Cette respiration nous permet de nous dégager de l’influence de ces « shoots émotionnels » et de sortir du circuit fermé émotions-pensées en restant centrés sur nos sensations corporelles. L’idée n’est pas ici de chercher à nommer les émotions que nous vivons mais de ressentir ce qu’elles produisent en nous, de les explorer avec curiosité. Une gorge nouée, un thorax comprimé, un poids dans le ventre, sont autant de sensations qui parlent de notre émotion. Accueillir ces tensions et écouter le tumulte de notre corps avec attention permet d’apaiser l’émotion et de retrouver le calme nécessaire à la résolution de la situation.

Lorsque nos émotions créent de l’inconfort, notre vision de la vie est déformée. Rééquilibrer notre état émotionnel passe donc par la recherche d’une cohérence intérieure ; un état qui nous est accessible si nous prenons la peine de traverser ces émotions pour voir au-delà, dans le repli de notre cœur, dans la grandeur de nos sentiments.

Les émotions, une fenêtre ouverte sur nos sentiments

Les émotions et les sentiments sont si intimement liés qu’ils forment ensemble un processus continu qui nous donne à penser qu’ils ne sont qu’une seule et même chose. Pourtant, il serait plus juste de dire qu’ils sont jumeaux ! Le premier né étant l’émotion…

Pour comprendre la chaîne complexe des événements qui s’amorcent avec l’émotion et mènent au sentiment, il est utile d’observer la partie de ce processus qui est rendue publique et celle qui reste privée. En effet, les émotions sont des mouvements qui se déploient de façon publique, qui sont visibles pour autrui dès lors qu’ils se manifestent sur le visage, dans la voix et à travers des comportements spécifiques. A l’opposé, les sentiments sont toujours cachés, comme toutes les images mentales. Seul celui qui les possède peut les voir et ils constituent la propriété la plus privée de l’organisme.

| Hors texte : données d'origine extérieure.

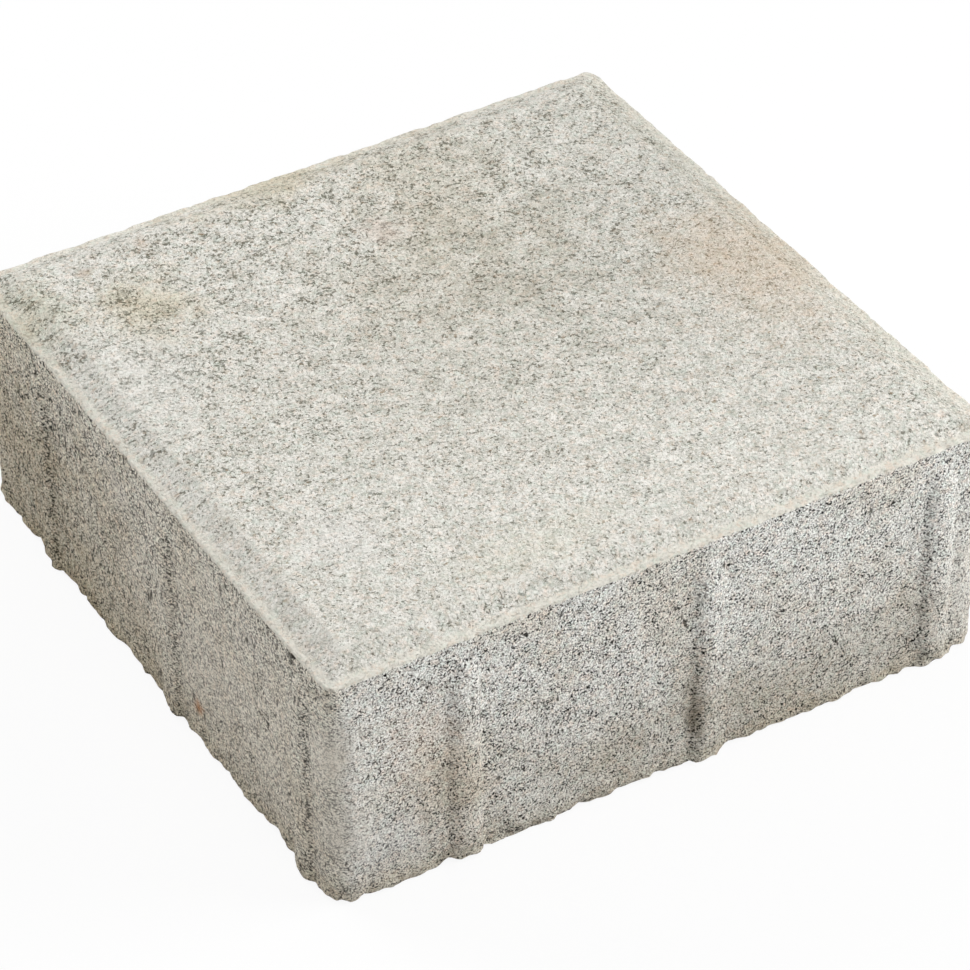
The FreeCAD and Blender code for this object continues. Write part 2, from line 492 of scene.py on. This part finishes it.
# The dark seam along one foot of each rib. It is broken up, and one rib on each Y face has
# none.
rib_run_field = add_node(tree, "ShaderNodeAttribute", {"attribute_name": "rib_run"}, {}, "Fac")
seam_run = 4.3             # mm from the rib's middle line
on_x_side = (side_x - side_y).step(-0.1 * MM, 0.1 * MM)
foot_wander = centred(2.4, 2.5, 3, 0.6, (0.6, 0.6, 0.1))
foot_distance = rib_run_field + seam_run - on_x_side * (2 * seam_run) + foot_wander
below_tip = z.step(70 * MM, 64 * MM)
seam_grain = gap_noise.step(0.56, 0.42)
seam_strength = on_left_face * 0.3 + 0.58
seam_breaks = mottle(7, 3, 0.6, (0.15, 0.25, 0.7), (1, 1, 0.4)) + on_left_face * 0.1
seam = foot_distance.math("ABSOLUTE").step(0.9, 0.2) * below_tip * seam_grain * seam_strength
seam = seam * seam_breaks.step(0.40, 0.60)
seam = seam * (x - y * 0.6).math("ABSOLUTE").step(20 * MM, 60 * MM)

# Upright drag marks in patches, cracks near the foot, and the hollows of the mesh.
drag_patch = mottle(17, 2, 0.5, (0.15, 0.95, 0.55)) + on_left_face * 0.11 - 0.05
drag = mottle(1.5, 2, 0.65, (0.55, 0.45, 0.35), (1, 1, 0.3)).step(0.60, 0.67)
drag = drag * drag_patch.step(0.50, 0.60) * (1 - top)
crack = (mottle(8, 3, 0.65, (0.35, 0.05, 0.65)) - 0.5).math("ABSOLUTE").step(0.016, 0.003)
crack = crack * z.step(20 * MM, 3 * MM) * mottle(13, 2, 0.5, (0.75, 0.25, 0.95)).step(0.50, 0.60)
hollow_field = add_node(tree, "ShaderNodeAttribute", {"attribute_name": "hollow"}, {}, "Fac")
dark = seam
for mark in (drag, crack, hollow_field.step(0.3, 0.9) * seam_grain):
    dark = dark.math("MAXIMUM", mark)
mark_brown = srgb(52, 48, 40)
colour = blend(dark * 0.8, colour, mark_brown)

# Grains stand up, and specks and gaps sink in.
specks_alone = speck_noise.step(*speck_edge)
height = fine * 0.35 + side_fine * 0.5 - specks_alone * 0.35 - gaps * 0.9
bump = add_node(tree, "ShaderNodeBump", {},
                {"Strength": 1.0, "Distance": 0.45 * MM, "Height": height}, "Normal")
surface = add_node(tree, "ShaderNodeBsdfPrincipled", {}, {
    "Base Color": colour, "Roughness": 0.93, "Normal": bump, "Specular IOR Level": 0.25}, "BSDF")
add_node(tree, "ShaderNodeOutputMaterial", {}, {"Surface": surface})

cast_block.data.materials.append(concrete)
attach(cast_block, "root")
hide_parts("paving_block")


# ---------------------------------------------------------------------------------------
# The studio: a plain pale floor, soft boxes at the right, the back left and the front, a
# broad one overhead, and a camera that looks down on one corner of the block.
# ---------------------------------------------------------------------------------------

bpy.ops.mesh.primitive_plane_add(size=6, location=(0, 0, 0))
floor = bpy.context.object
floor.name = "studio_floor"
paper = bpy.data.materials.new("white_paper")
paper.use_nodes = True
tree = paper.node_tree
tree.nodes.clear()
light_path = {name: add_node(tree, "ShaderNodeLightPath", {}, {}, name)
              for name in ("Is Camera Ray", "Is Glossy Ray", "Is Transmission Ray")}
seen = light_path["Is Camera Ray"].math("MAXIMUM", light_path["Is Glossy Ray"])
seen = seen.math("MAXIMUM", light_path["Is Transmission Ray"])
matt = add_node(tree, "ShaderNodeBsdfDiffuse", {}, {"Color": (0.92, 0.92, 0.92, 1)}, "BSDF")
glow = add_node(tree, "ShaderNodeEmission", {}, {"Color": (1, 1, 1, 1), "Strength": 1.0}, "Emission")
glow_share = 0.9           # lifts the paper to white where it is seen, not where it lights
mixed = add_node(tree, "ShaderNodeMixShader", {}, {0: seen * glow_share, 1: matt, 2: glow}, 0)
add_node(tree, "ShaderNodeOutputMaterial", {}, {"Surface": mixed})
floor.data.materials.append(paper)


def soft_box(name, place, size, strength):
    """A square area light that points at the middle of the block. Metres and watts."""
    lamp = bpy.data.lights.new(name, "AREA")
    lamp.size = size
    lamp.energy = strength
    stand = bpy.data.objects.new(name, lamp)
    stand.location = place
    aim = Vector((0, 0, block_height / 2)) - Vector(place)
    stand.rotation_euler = aim.to_track_quat("-Z", "Y").to_euler()
    bpy.context.scene.collection.objects.link(stand)


soft_box("right_box", place=(1.1, -0.6, 0.55), size=0.9, strength=16)
soft_box("back_left_box", place=(-0.5, 1.1, 0.8), size=0.8, strength=10)
soft_box("overhead_box", place=(0.1, 0.1, 1.5), size=1.4, strength=2)
soft_box("front_box", place=(-0.3, -0.6, 1.4), size=0.8, strength=3)

world = bpy.data.worlds.new("studio_air")
world.use_nodes = True
bpy.context.scene.world = world
air = world.node_tree.nodes["Background"]
air.inputs["Color"].default_value = (1, 1, 1, 1)
air.inputs["Strength"].default_value = 0.35

camera_data = bpy.data.cameras.new("camera")
camera_data.sensor_width = 36
camera_data.lens = 153.85
camera = bpy.data.objects.new("camera", camera_data)
camera_place = Vector((-464.1, -797.0, 771.4)) * MM
camera_aim = Vector((-27.4, -53.0, 77.0)) * MM
camera_roll = math.radians(-0.665)
aimed = (camera_aim - camera_place).to_track_quat("-Z", "Y").to_matrix().to_4x4()
camera.matrix_world = (Matrix.Translation(camera_place) @ aimed
                       @ Matrix.Rotation(camera_roll, 4, "Z"))
bpy.context.scene.collection.objects.link(camera)
bpy.context.scene.camera = camera
bpy.context.scene.view_settings.view_transform = "Standard"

« Les émotions se manifestent sur le théâtre du corps ; les sentiments sur celui de l’esprit. »

Antonio R. Damasio

Chaque shoot émotionnel ouvre une brèche et sert d’onde porteuse à tout le spectre des sentiments, entre bien-être et souffrance. Les sentiments résonnent comme la musique qui habite sans cesse notre esprit, une mélodie qui se fait tantôt chant d’allégresse lorsque nous sommes envahis par la joie, tantôt requiem funèbre quand la tristesse nous gagne.

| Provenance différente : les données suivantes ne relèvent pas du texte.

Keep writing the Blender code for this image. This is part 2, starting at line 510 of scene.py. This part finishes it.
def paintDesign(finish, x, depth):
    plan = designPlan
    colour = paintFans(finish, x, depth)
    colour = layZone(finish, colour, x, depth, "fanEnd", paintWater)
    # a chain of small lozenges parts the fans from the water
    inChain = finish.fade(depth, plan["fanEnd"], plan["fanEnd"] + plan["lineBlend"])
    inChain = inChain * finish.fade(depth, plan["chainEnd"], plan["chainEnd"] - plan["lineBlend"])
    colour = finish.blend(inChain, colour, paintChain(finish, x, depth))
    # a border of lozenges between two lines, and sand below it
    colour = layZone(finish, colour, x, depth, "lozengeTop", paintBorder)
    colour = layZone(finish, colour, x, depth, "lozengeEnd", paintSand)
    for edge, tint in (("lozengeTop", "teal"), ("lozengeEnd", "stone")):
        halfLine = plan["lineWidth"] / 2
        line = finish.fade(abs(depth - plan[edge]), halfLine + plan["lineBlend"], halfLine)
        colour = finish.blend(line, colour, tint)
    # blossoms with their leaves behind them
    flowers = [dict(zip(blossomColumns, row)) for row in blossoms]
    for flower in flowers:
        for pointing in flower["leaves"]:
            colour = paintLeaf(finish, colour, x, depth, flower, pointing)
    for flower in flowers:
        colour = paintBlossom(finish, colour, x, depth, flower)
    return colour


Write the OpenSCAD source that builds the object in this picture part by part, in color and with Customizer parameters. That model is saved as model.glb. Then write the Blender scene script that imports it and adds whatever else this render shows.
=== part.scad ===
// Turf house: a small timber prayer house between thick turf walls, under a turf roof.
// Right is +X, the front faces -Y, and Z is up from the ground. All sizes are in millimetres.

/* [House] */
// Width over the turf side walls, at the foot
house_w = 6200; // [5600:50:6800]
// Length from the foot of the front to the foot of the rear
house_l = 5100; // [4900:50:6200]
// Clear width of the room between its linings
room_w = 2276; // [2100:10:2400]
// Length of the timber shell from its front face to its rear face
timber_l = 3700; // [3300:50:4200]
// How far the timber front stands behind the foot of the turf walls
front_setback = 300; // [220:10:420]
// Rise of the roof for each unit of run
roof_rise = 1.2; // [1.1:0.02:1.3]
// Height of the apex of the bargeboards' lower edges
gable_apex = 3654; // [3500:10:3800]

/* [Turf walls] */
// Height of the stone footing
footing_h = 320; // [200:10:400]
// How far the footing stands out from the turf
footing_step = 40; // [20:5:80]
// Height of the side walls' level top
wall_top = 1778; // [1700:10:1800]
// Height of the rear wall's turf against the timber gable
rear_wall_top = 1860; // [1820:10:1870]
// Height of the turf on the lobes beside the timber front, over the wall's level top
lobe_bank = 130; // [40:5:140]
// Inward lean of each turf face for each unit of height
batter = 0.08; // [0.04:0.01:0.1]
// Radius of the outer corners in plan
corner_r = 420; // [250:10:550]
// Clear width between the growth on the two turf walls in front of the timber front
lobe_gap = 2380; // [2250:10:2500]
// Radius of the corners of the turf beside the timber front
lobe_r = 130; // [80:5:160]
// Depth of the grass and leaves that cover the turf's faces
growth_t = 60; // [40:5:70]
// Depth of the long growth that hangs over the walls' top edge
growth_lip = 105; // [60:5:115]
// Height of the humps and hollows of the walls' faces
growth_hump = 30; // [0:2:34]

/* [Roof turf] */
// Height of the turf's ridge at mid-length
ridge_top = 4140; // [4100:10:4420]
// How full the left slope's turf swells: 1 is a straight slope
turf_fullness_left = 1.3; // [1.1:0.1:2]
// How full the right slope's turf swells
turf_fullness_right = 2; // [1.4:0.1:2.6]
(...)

Si quelque chose dans notre existence peut être un révélateur à la fois de notre faiblesse et de notre grandeur, ce sont bien les sentiments. Ils sont l’expression de l’épanouissement et de la détresse humaine, tels qu’ils se produisent dans notre esprit et notre corps. Ils révèlent l’état vécu au sein de notre organisme tout entier, dans le langage de l’esprit.

Le sentiment de joie s’apparente à des sensations délicieuses qui courent dans notre sang jusqu’au fond de notre cœur et qui traversent notre esprit le plus pur dans une impression de calme. Notre esprit et notre corps se mêlent en harmonie. Tout conflit intérieur s’apaise.

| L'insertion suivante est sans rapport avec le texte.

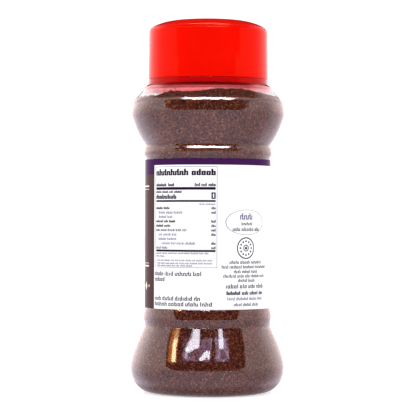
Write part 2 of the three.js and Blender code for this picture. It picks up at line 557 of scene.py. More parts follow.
def scatter(carrier, grain, count_per_mm2, sizes, tumble, seed):
    """Turns the carrier's faces into copies of a grain, scattered on them, as one mesh."""
    tree = bpy.data.node_groups.new(carrier.name, "GeometryNodeTree")
    for way in ("INPUT", "OUTPUT"):
        tree.interface.new_socket("Geometry", in_out=way, socket_type="NodeSocketGeometry")

    def add(kind, **inputs):
        node = tree.nodes.new(kind)
        for socket, value in inputs.items():
            socket = node.inputs[socket.replace("_", " ")]
            if isinstance(value, bpy.types.NodeSocket):
                tree.links.new(value, socket)
            else:
                socket.default_value = value
        return node

    start = tree.nodes.new("NodeGroupInput")
    places = {"Mesh": start.outputs[0], "Density": count_per_mm2 / MM**2, "Seed": seed}
    points = add("GeometryNodeDistributePointsOnFaces", **places)
    spin = add("FunctionNodeRandomValue", Seed=seed + 1)
    spin.data_type = "FLOAT_VECTOR"
    spin.inputs[1].default_value = (tumble, tumble, 2 * math.pi)
    size = add("FunctionNodeRandomValue", Seed=seed + 2)
    size.inputs[2].default_value, size.inputs[3].default_value = sizes
    turn = add("FunctionNodeRotateRotation", Rotation=points.outputs["Rotation"])
    turn.rotation_space = "LOCAL"
    tree.links.new(spin.outputs[0], turn.inputs[1])
    shape = add("GeometryNodeObjectInfo", Object=grain)
    copies = add(
        "GeometryNodeInstanceOnPoints",
        Points=points.outputs["Points"],
        Instance=shape.outputs["Geometry"],
        Rotation=turn.outputs[0],
        Scale=size.outputs[1],
    )
    real = add("GeometryNodeRealizeInstances", Geometry=copies.outputs[0])
    end = tree.nodes.new("NodeGroupOutput")
    tree.links.new(real.outputs[0], end.inputs[0])
    modifier = carrier.modifiers.new("scatter", "NODES")
    modifier.node_group = tree
    bpy.ops.object.modifier_apply(modifier="scatter")
    bpy.data.node_groups.remove(tree)
    carrier.data.materials.clear()
    return finished(carrier, 60)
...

Le sentiment de tristesse s’accompagne d’une sensation de rétrécissement intérieur, voire de verrouillage de certaines parties de notre corps. Notre esprit et notre corps se trouvent comme entravés et notre respiration peut être altérée jusqu’à l’apnée.

Les sentiments sont des sentinelles. Ils font savoir à notre conscience quel est l’état vécu par notre organisme à un moment donné. Ce sont des manifestations mentales de l’équilibre et de l’harmonie, du déséquilibre et de la discorde vécus en nous.

Les sentiments, ces sentinelles qui veillent sur notre équilibre

Persévérer dans notre être requiert des efforts constants ; c’est même la destination première de notre existence.

« L’être humain n’a pas été créé en priorité pour le bonheur, mais essentiellement pour l’évolution. »

Stéphane Drouet

Tout ce qui nous arrive dans la vie est orienté dans ce sens. Le bonheur n’étant que la conséquence heureuse de notre trajectoire d’évolution.

Pour nous aligner avec notre juste place, nous attirons à nous, dans notre vie, des situations, des personnes, qui nous renvoient à nos excès, qui résonnent avec nos conditionnements. Lorsque nous ressentons une résistance, un inconfort, voire une souffrance, c’est le signe que la vie nous lance un défi, nous invitant à nous remettre en mouvement afin d’entrer en harmonie avec notre vraie nature.

Nous sommes donc responsables de tout ce que nous créons par nos pensées, nos émotions et nos sentiments en construisant un champ de cohérence en nous et autour de nous. Cette cohérence a également un rôle déterminant dans nos prises de décisions car notre mental, nos émotions et nos sentiments synchronisés s’accordent pour faire les meilleurs choix pour nous dans un discernement et une clairvoyance aiguisés. C’est dans cet état d’alignement profond que tous les choix deviennent accessibles, que toutes les réponses à nos questions sont disponibles.

En nous connectant à la grandeur de nos sentiments, nous ouvrons en grand notre corps et notre esprit et nous dilatons notre cœur. Alors, tout peut exister car nous avons un espace infini en nous.